══ MATERIAL PROVIDED ══
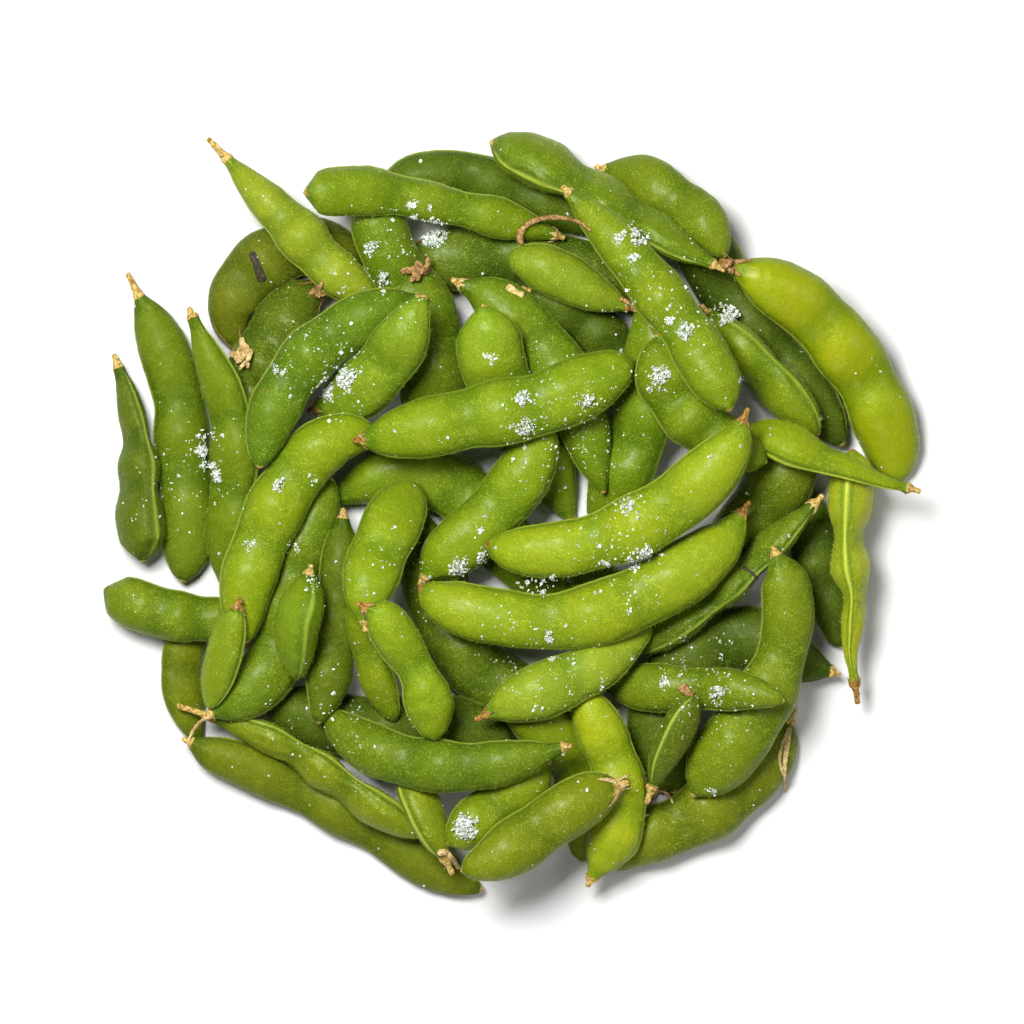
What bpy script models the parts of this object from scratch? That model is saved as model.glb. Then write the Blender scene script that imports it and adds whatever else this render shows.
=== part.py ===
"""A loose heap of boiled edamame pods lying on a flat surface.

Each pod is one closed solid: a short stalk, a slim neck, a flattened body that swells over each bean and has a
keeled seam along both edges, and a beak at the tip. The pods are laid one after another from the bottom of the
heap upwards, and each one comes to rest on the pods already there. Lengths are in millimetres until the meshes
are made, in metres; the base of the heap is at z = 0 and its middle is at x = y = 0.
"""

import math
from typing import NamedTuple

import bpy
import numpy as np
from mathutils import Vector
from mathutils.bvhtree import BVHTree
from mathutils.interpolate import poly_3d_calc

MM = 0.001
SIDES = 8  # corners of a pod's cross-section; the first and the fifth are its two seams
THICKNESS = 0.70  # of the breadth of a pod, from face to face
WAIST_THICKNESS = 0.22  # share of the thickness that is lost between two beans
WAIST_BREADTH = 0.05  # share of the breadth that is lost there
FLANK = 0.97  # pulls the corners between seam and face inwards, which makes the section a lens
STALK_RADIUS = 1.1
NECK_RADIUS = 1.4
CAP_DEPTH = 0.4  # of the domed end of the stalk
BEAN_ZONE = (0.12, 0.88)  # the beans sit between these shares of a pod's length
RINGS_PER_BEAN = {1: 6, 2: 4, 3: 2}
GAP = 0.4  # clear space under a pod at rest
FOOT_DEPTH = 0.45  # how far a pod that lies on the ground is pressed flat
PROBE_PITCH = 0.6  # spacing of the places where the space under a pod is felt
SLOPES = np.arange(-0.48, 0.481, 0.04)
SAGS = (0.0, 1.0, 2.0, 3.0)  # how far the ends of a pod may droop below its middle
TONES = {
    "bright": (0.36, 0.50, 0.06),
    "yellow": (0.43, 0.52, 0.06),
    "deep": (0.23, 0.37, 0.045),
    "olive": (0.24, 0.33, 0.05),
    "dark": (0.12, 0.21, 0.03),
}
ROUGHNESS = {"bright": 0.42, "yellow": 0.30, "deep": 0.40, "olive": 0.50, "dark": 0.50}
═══
*OBJECTIVE*: Print only the lines from the top of the data above down to the line holding "a flat surface.", inclusive.

*FINAL RESULT*:
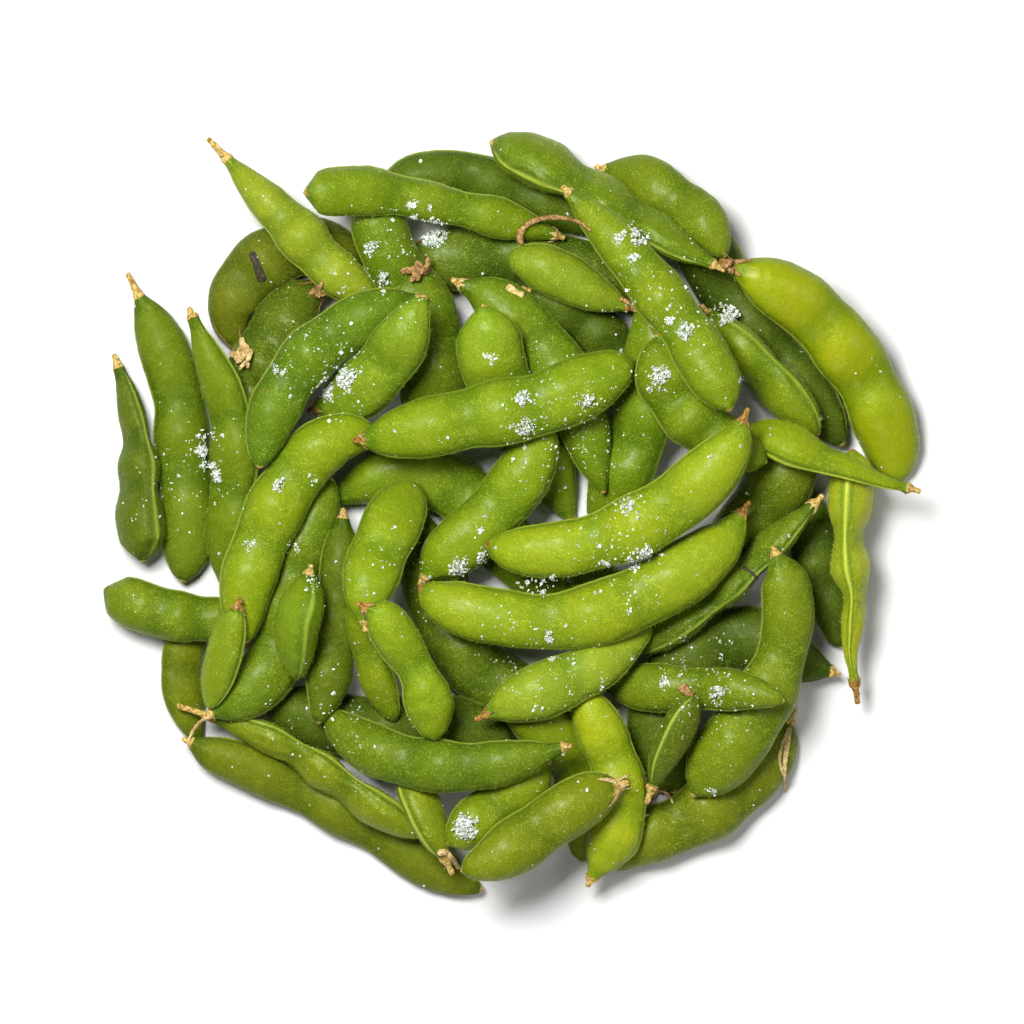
What bpy script models the parts of this object from scratch? That model is saved as model.glb. Then write the Blender scene script that imports it and adds whatever else this render shows.
=== part.py ===
"""A loose heap of boiled edamame pods lying on a flat surface.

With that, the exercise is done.